-- Exercise goal --
Quote the lines that run from the line containing "lower_filter_mesh();" down to the line containing "shown = obj.evaluated_get(depsgraph)". Include both of those lines, reproduce each exactly, and omit everything else.

_ _ _ _

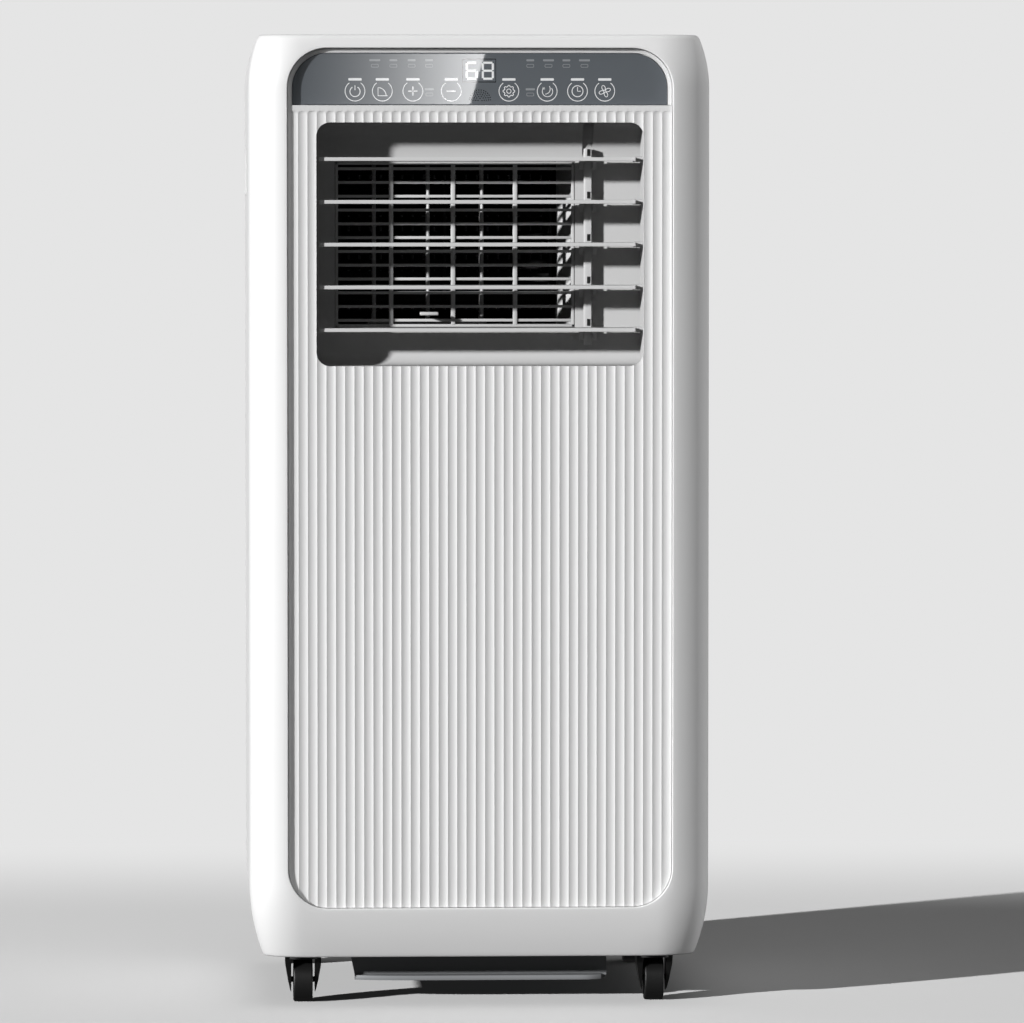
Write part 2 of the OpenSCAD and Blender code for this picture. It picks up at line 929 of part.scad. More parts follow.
module compressor_grommets() {
  color("dimgray")
    for (a = foot_angles)
      translate([comp_x, comp_y, 0])
        rotate(a)
          translate([foot_reach, 0, pan_z + 3])
            cylinder(h = comp_z0 - pan_z - 3, r = foot_r - 1);
}

module accumulator() {
  color("black") {
    translate([accu[0], accu[1], accu_z[0]])
      cylinder(h = accu_z[1] - accu_z[0], r = accu_r);
    for (z = accu_z)
      translate([accu[0], accu[1], z])
        sphere(accu_r);
  }
}

module refrigerant_tubes() {
  r = 4;
  y_coil = 106;
  liquid_x = 148;
  low_z = 86;
  dome = comp_z1 - dome_sink + dome_r;
  color("peru") {
    // discharge line, compressor dome to the condenser's first tube
    pipe_run([[comp_x, comp_y, dome], [comp_x, comp_y, 330], [comp_x, 60, 330], [-140, 60, 330],
              [-140, y_coil, 330], [-140, y_coil, 270], [-126.2, y_coil, 270]], r);
    // suction line, evaporator to the top of the accumulator
    pipe_run([[-124.2, y_coil, 475], [-136, y_coil, 475], [-136, -100, 475], [-136, -100, 400],
              [accu[0], -100, 400], [accu[0], accu[1], 400], [accu[0], accu[1], accu_z[1] + accu_r]], r);
    // suction line, foot of the accumulator to the compressor's side
    pipe_run([[accu[0], accu[1], accu_z[0] - accu_r], [accu[0], accu[1], low_z],
              [accu[0], comp_y, low_z], [comp_x + comp_r, comp_y, low_z]], r);
    // liquid line with its strainer, condenser to the evaporator
    pipe_run([[126.2, y_coil, 90], [liquid_x, y_coil, 90], [liquid_x, y_coil, 480],
              [124.2, y_coil, 480]], 3);
    translate([liquid_x, y_coil, 300])
      cylinder(h = 60, r = 8);
  }
}

module control_box() {
  color("gainsboro")
    difference() {
      block([119, -88, 470], [152, 20, 612]);
      block([121, -86, 472], [150, 18, 610]);
      block([126, 10, 482], [144, 22, 492]);
    }
}

module run_capacitor() {
  color("gainsboro") {
    translate([capacitor[0], capacitor[1], pan_z + 3])
      cylinder(h = 82, r = 21);
    for (x = [capacitor[0] - 7, capacitor[0] + 7])
      block([x - 1, capacitor[1] - 4, pan_z + 84], [x + 1, capacitor[1] + 4, pan_z + 94]);
  }
}

// ---------- base ----------

module base_pan() {
  rib_pitch = 21.3;
  skin = 2.5;
  slope = 4;
  color("gainsboro") {
    difference() {
      union() {
        translate([0, 0, pan_z])
          linear_extrude(3)
            rounded_plan(pan_w, pan_d, 20);
        translate([0, 0, pan_z])
          linear_extrude(26)
            difference() {
              rounded_plan(pan_w, pan_d, 20);
              rounded_plan(pan_w - 2 * skin, pan_d - 2 * skin, 20 - skin);
            }
        stand(tray_y0, tray_y1)
          polygon([[-tray_w / 2, pan_z + 1], [tray_w / 2, pan_z + 1],
                   [tray_w / 2, tray_z], [-tray_w / 2 + slope, tray_z]]);
        block([-tray_w / 2 + slope, tray_y0 - 1.5, tray_z], [tray_w / 2, tray_y0 + 1, tray_z + 3.5]);
        for (i = [-3 : 3])
          block([i * rib_pitch + 6 - 0.8, tray_y0 - 1.5, tray_z + 2],
                [i * rib_pitch + 6 + 0.8, tray_y0 + 1, pan_z + 1]);
        rod_y(plug_lower[0], plug_lower[1], plug_bore_r + 3, pan_d / 2 - 3, 146);
      }
      block([-tray_w / 2 + slope + skin, tray_y0 + skin, tray_z + skin],
            [tray_w / 2 - skin, tray_y1 - skin, pan_z + 3 + eps]);
      rod_y(plug_lower[0], plug_lower[1], plug_bore_r, pan_d / 2 - 8, 146 + eps);
      for (sx = [-1, 1])
        for (sy = [-1, 1])
          translate([sx * caster_x, sy * caster_y, pan_z - eps])
            cylinder(h = 6, r = 9.3);
    }
    // posts under the two compressor feet that stand over the tray
    translate([comp_x, comp_y, 0])
      for (post = [[foot_angles[0], pan_z], [foot_angles[2], tray_z]])
        rotate(post[0])
          translate([foot_reach, 0, post[1]])
            cylinder(h = pan_z + 3 - post[1], r = foot_r + 1);
    // stands under the condenser
    for (x = [-100, 100])
      block([x - 6, 91, pan_z + 2], [x + 6, 121, condenser_z0]);
  }
}

module splash_motor() {
  color("silver")
    difference() {
      union() {
        rod_y(-100, 100, 16, 24, 50);
        block([-104, 28, 41], [-96, 46, 90]);
      }
      rod_y(-100, 100, 2 + run_gap, 40, 50 + eps);
    }
}

module splash_wheel() {
  color("white") {
    rod_y(-100, 100, 26, 54, 56);
    rod_y(-100, 100, 2, 42, 60);
    rod_y(-100, 100, 6, 52, 60);
    for (i = [0 : 11])
      translate([-100, 0, 100])
        rotate([0, i * 30, 0])
          block([-0.8, 52, 18], [0.8, 58, 30]);
  }
}

module float_switch() {
  color("whitesmoke") {
    translate([124, -20, pan_z + 3])
      cylinder(h = 46, r = 3);
    translate([124, -20, pan_z + 12])
      cylinder(h = 14, r = 10);
    block([114, -26, pan_z + 46], [134, -14, pan_z + 54]);
  }
}

module cord_gland() {
  back_y = body_d / 2;
  color("dimgray")
    difference() {
      union() {
        rod_y(gland_pos[0], gland_pos[1], gland_r - 0.2, back_y - 12, back_y - 0.5);
        rod_y(gland_pos[0], gland_pos[1], gland_r + 3, back_y - wall - 3, back_y - wall);
      }
      rod_y(gland_pos[0], gland_pos[1], 4, back_y - 13, back_y + eps);
    }
}

// Soft plug that closes a drain spout
module drain_plug(place) {
  rod_y(place[0], place[1], plug_bore_r - 0.05, 134, 146.5);
  rod_y(place[0], place[1], plug_bore_r + 2.6, 146.2, 149.4);
}

module drain_plug_upper() {
  color("dimgray")
    drain_plug(plug_upper);
}

module drain_plug_lower() {
  color("dimgray")
    drain_plug(plug_lower);
}

// ---------- air intakes ----------

// Barred frame that fills a rear window
module intake_frame(window) {
  back_y = body_d / 2;
  gap = 0.5;
  w = intake_w - 2 * gap;
  z0 = window[0] + gap;
  z1 = window[1] - gap;
  rim = 9;
  bars = floor((z1 - z0 - 2 * rim) / 9);
  pitch = (z1 - z0 - 2 * rim) / (bars + 1);
  difference() {
    stand(back_y - 5, back_y)
      rounded_front(w, z0, z1, intake_r - gap);
    stand(back_y - 5 - eps, back_y + eps)
      rounded_front(w - 2 * rim, z0 + rim, z1 - rim, 4);
    rod_y(0, z1 - 4.5, 2.5, back_y - 2, back_y + eps);
  }
  for (i = [1 : bars])
    block([-w / 2 + rim - 1, back_y - 4.5, z0 + rim + i * pitch - 1.4],
          [w / 2 - rim + 1, back_y - 0.6, z0 + rim + i * pitch + 1.4]);
  for (x = [-w / 6, w / 6])
    block([x - 1.5, back_y - 4.8, z0 + rim - 1], [x + 1.5, back_y - 1, z1 - rim + 1]);
}

// Fine net in its own rim, behind an intake frame
module filter_mesh(window) {
  y0 = body_d / 2 - 8;
  block([-intake_w / 2 + 4, y0 + 0.9, window[0] + 4], [intake_w / 2 - 4, y0 + 1.7, window[1] - 4]);
  difference() {
    block([-intake_w / 2 + 4, y0, window[0] + 4], [intake_w / 2 - 4, y0 + 2.7, window[1] - 4]);
    block([-intake_w / 2 + 9, y0 - eps, window[0] + 9], [intake_w / 2 - 9, y0 + 4, window[1] - 9]);
  }
}

module upper_intake_frame() {
  color("white")
    intake_frame(upper_intake);
}

module lower_intake_frame() {
  color("white")
    intake_frame(lower_intake);
}

module upper_filter_mesh() {
  color("dimgray")
    filter_mesh(upper_intake);
}

module lower_filter_mesh() {
  color("dimgray")
    filter_mesh(lower_intake);
}

// ---------- casters ----------

module caster_sockets() {
  color("black")
    for (sx = [-1, 1])
      for (sy = [-1, 1])
        translate([sx * caster_x, sy * caster_y, 0])
          difference() {
            union() {
              translate([-16, -16, socket_z])
                cube([32, 32, pan_z - socket_z]);
              translate([0, 0, socket_z])
                cylinder(h = 28, r = 9);
            }
            translate([0, 0, socket_z - eps])
              cylinder(h = 27, r = stem_r + run_gap);
          }
}

// Fork with its stem and axle; sx and sy choose the corner
module caster_fork(sx, sy) {
  wheel_y = caster_trail;
  translate([sx * caster_x, sy * caster_y, 0]) {
    color("black") {
      translate([0, 0, fork_top - 1])
        cylinder(h = 25, r = stem_r);
      intersection() {
        translate([0, 2, fork_top - fork_plate])
          cylinder(h = fork_plate, r = 14);
        block([-cheek_out, -20, fork_top - 5], [cheek_out, 20, fork_top]);
      }
      for (s = [-1, 1])
        intersection() {
          across(-15, 15) {
            translate([wheel_y, wheel_r])
              circle(9.5);
            polygon([[-9, fork_top - 1], [15, fork_top - 1], [wheel_y + 9, wheel_r + 3],
                     [wheel_y - 9, wheel_r - 3]]);
          }
          stand(-30, 30)
            polygon([[s * cheek_in, fork_top - 1], [s * cheek_out, fork_top - 1],
                     [s * (cheek_out - 0.2), 27], [s * (cheek_out - 1.8), 17],
                     [s * (cheek_in + 0.8), 9], [s * cheek_in, 7]]);
        }
    }
    color("silver")
      rod_x(wheel_y, wheel_r, axle_r, -cheek_in - 2, cheek_in + 2);
  }
}

module caster_wheel(sx, sy) {
  tread = 1.2;
  translate([sx * caster_x, sy * caster_y + caster_trail, wheel_r])
    rotate([0, 90, 0])
      color("black")
        rotate_extrude()
          difference() {
            union() {
              translate([axle_r + 0.05, -wheel_w / 2])
                square([wheel_r - tread - axle_r - 0.05, wheel_w]);
              translate([axle_r + 0.05, -wheel_w / 2 + tread])
                square([wheel_r - axle_r - 0.05, wheel_w - 2 * tread]);
              for (s = [-1, 1])
                translate([wheel_r - tread, s * (wheel_w / 2 - tread)])
                  circle(tread);
            }
            for (s = [-1, 1])
              translate([6, s > 0 ? wheel_w / 2 - 2 : -wheel_w / 2 - eps])
                square([6, 2 + eps]);
          }
}

front_shell();
rear_cover();
top_cover();
fluted_panel();
control_bezel();
control_glass();
control_board();
display_module();
vent_duct();
vent_grille();
swing_motor();
louvre(1);  // louvre_1
louvre(2);  // louvre_2
louvre(3);  // louvre_3
louvre(4);  // louvre_4
louvre(5);  // louvre_5
louvre_link();
vane(1);  // vane_1
vane(2);  // vane_2
vane(3);  // vane_3
vane_link();
blower_housing();
blower_wheel();
blower_motor();
evaporator_coil();
divider_tray();
condenser_coil();
exhaust_fan_housing();
exhaust_fan_wheel();
exhaust_fan_motor();
exhaust_collar();
compressor();
compressor_grommets();
accumulator();
refrigerant_tubes();
control_box();
run_capacitor();
base_pan();
splash_motor();
splash_wheel();
float_switch();
handle_left();
handle_right();
cord_gland();
drain_plug_upper();
drain_plug_lower();
upper_intake_frame();
upper_filter_mesh();
lower_intake_frame();
lower_filter_mesh();
cover_screws();
caster_sockets();
caster_fork(-1, -1);  // caster_fork_front_left
caster_fork(1, -1);  // caster_fork_front_right
caster_fork(-1, 1);  // caster_fork_rear_left
caster_fork(1, 1);  // caster_fork_rear_right
caster_wheel(-1, -1);  // caster_wheel_front_left
caster_wheel(1, -1);  // caster_wheel_front_right
caster_wheel(-1, 1);  // caster_wheel_rear_left
caster_wheel(1, 1);  // caster_wheel_rear_right
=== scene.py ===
import json
import math

import bmesh
import bpy
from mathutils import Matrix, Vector


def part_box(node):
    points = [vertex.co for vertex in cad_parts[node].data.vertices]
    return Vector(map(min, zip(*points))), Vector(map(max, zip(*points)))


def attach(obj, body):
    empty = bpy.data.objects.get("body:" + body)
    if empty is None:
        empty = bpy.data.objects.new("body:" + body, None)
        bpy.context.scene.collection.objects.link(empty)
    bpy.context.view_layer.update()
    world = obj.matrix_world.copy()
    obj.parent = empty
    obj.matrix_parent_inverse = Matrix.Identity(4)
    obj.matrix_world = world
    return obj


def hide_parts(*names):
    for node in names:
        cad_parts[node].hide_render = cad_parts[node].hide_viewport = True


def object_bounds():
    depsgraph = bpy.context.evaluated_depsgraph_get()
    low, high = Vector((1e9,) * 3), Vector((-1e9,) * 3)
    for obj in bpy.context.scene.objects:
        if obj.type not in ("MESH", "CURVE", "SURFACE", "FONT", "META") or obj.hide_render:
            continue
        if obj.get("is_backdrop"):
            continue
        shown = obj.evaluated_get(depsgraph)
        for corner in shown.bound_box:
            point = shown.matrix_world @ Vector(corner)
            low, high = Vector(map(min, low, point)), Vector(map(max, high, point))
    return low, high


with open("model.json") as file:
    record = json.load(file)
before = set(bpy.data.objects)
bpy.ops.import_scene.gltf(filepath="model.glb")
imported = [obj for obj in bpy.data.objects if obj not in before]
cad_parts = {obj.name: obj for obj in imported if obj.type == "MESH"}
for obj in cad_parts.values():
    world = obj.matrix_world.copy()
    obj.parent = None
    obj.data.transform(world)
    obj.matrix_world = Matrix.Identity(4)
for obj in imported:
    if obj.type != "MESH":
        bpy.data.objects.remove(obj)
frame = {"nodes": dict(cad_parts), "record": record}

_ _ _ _

-- Exercise solution --
lower_filter_mesh();
cover_screws();
caster_sockets();
caster_fork(-1, -1);  // caster_fork_front_left
caster_fork(1, -1);  // caster_fork_front_right
caster_fork(-1, 1);  // caster_fork_rear_left
caster_fork(1, 1);  // caster_fork_rear_right
caster_wheel(-1, -1);  // caster_wheel_front_left
caster_wheel(1, -1);  // caster_wheel_front_right
caster_wheel(-1, 1);  // caster_wheel_rear_left
caster_wheel(1, 1);  // caster_wheel_rear_right
=== scene.py ===
import json
import math

import bmesh
import bpy
from mathutils import Matrix, Vector


def part_box(node):
    points = [vertex.co for vertex in cad_parts[node].data.vertices]
    return Vector(map(min, zip(*points))), Vector(map(max, zip(*points)))


def attach(obj, body):
    empty = bpy.data.objects.get("body:" + body)
    if empty is None:
        empty = bpy.data.objects.new("body:" + body, None)
        bpy.context.scene.collection.objects.link(empty)
    bpy.context.view_layer.update()
    world = obj.matrix_world.copy()
    obj.parent = empty
    obj.matrix_parent_inverse = Matrix.Identity(4)
    obj.matrix_world = world
    return obj


def hide_parts(*names):
    for node in names:
        cad_parts[node].hide_render = cad_parts[node].hide_viewport = True


def object_bounds():
    depsgraph = bpy.context.evaluated_depsgraph_get()
    low, high = Vector((1e9,) * 3), Vector((-1e9,) * 3)
    for obj in bpy.context.scene.objects:
        if obj.type not in ("MESH", "CURVE", "SURFACE", "FONT", "META") or obj.hide_render:
            continue
        if obj.get("is_backdrop"):
            continue
        shown = obj.evaluated_get(depsgraph)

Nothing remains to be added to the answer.